With him flourished Luigi, the last of the Vivarini, but the first in art. His relics still exist at Venice, Belluno, Trevigi, with their dates; the principal of these is in the school of St. Girolamo at Venice, where, in competition with Giovanni Bellini, whom he equals, and with Vittore Carpaccia, whom he surpasses, he represented the Saint caressing a Lion, and some monks who fly in terror at the sight. Composition, expression, colour, for felicity, energy, and mellowness, if not above every work of the times, surpass all else produced by the family of the Vivarini.

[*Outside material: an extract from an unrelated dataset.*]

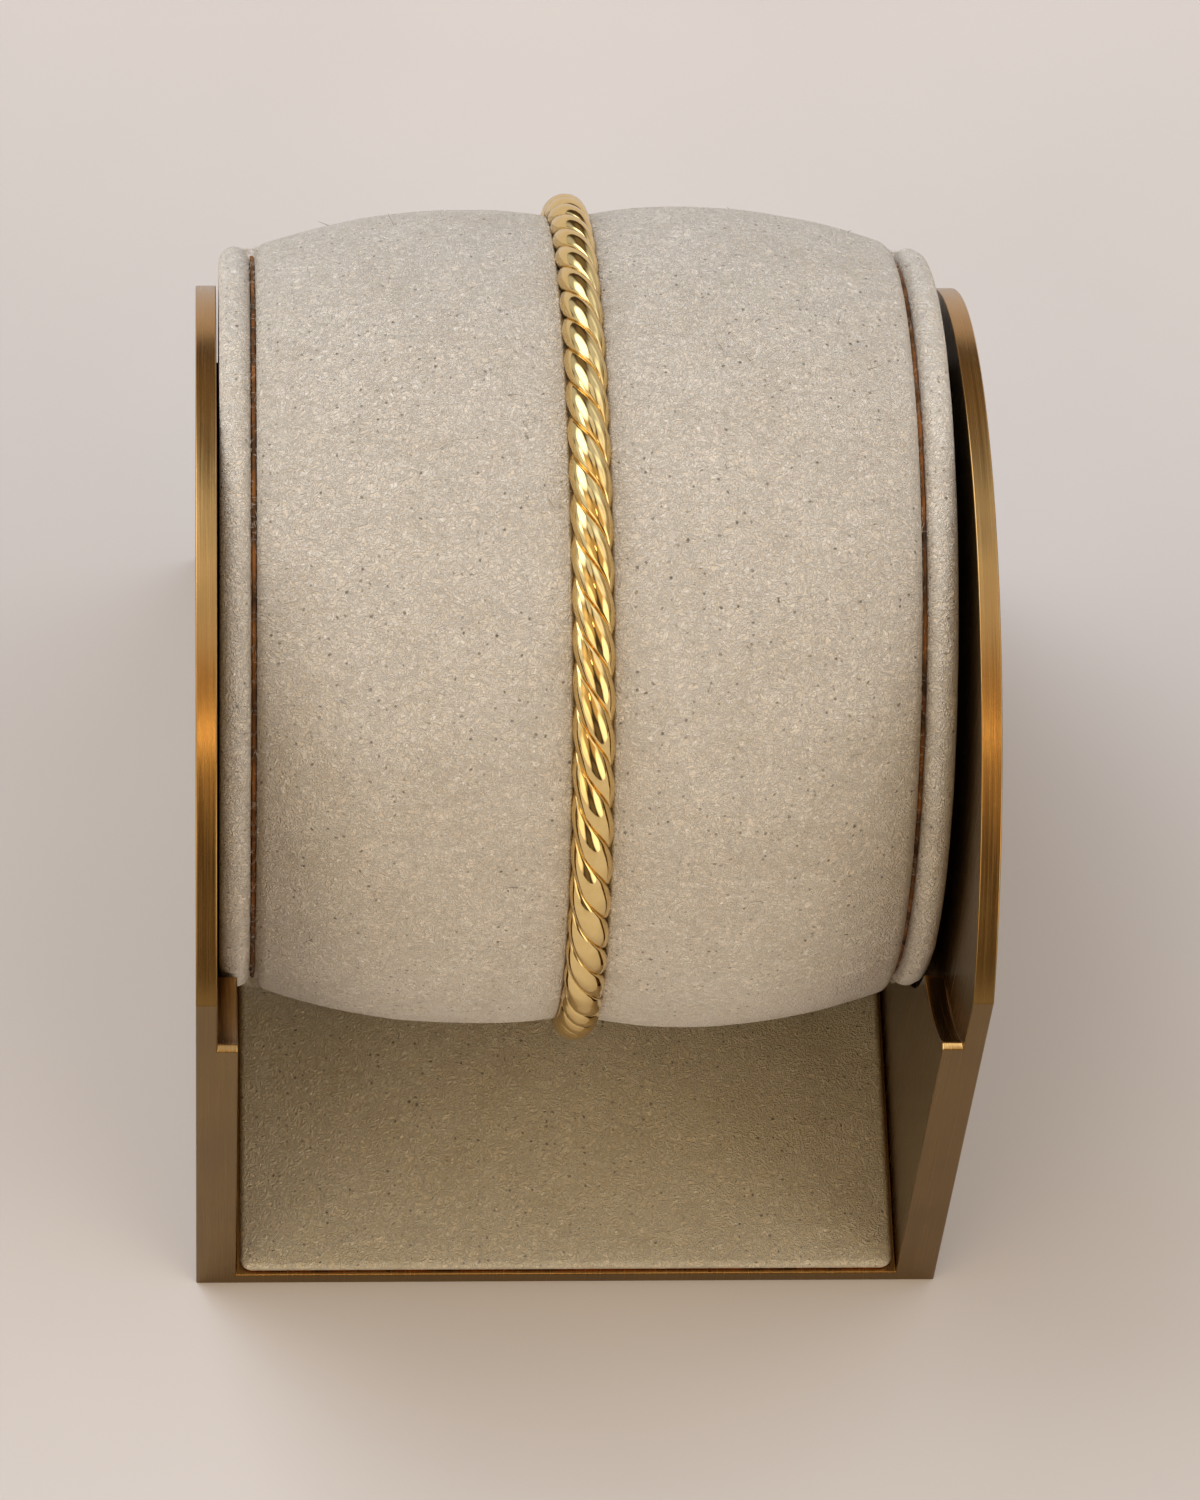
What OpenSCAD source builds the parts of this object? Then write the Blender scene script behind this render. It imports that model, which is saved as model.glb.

At the beginning of the century, Gentile da Fabriano, styled Magister Magistrorum, and mentioned in the Roman School, painted, in the public palace at Venice, a naval battle, now vanished, but then so highly valued that it procured him an annual provision, and the privilege of the Patrician dress. He raised disciples in the state: Jacopo Nerito, of Padova, subscribes himself a disciple of Gentile, in a picture at S. Michele of that place, and from the style of another in S. Bernardino, at Bassano, Lanzi surmises that Nasocchio di Bassano was his pupil or imitator. But what gives him most importance, is the origin of the great Venetian School under his auspices, and that Jacopo Bellini, the father of Gentile and Giovanni, owned him for his master. Jacopo is indeed more known by the dignity of his son's than his own works, at present either destroyed, in ruins, or unknown. What he painted in the church of St. Giovanni at Venice, and, about 1456, at the Santo of Padova, the chapel of the family Gattamelata, are works that exist in history only. One single picture, subscribed by his name, Lanzi mentions to have seen in a private collection, resembling the style of Squarcione, whom he seems to have followed in his maturer years.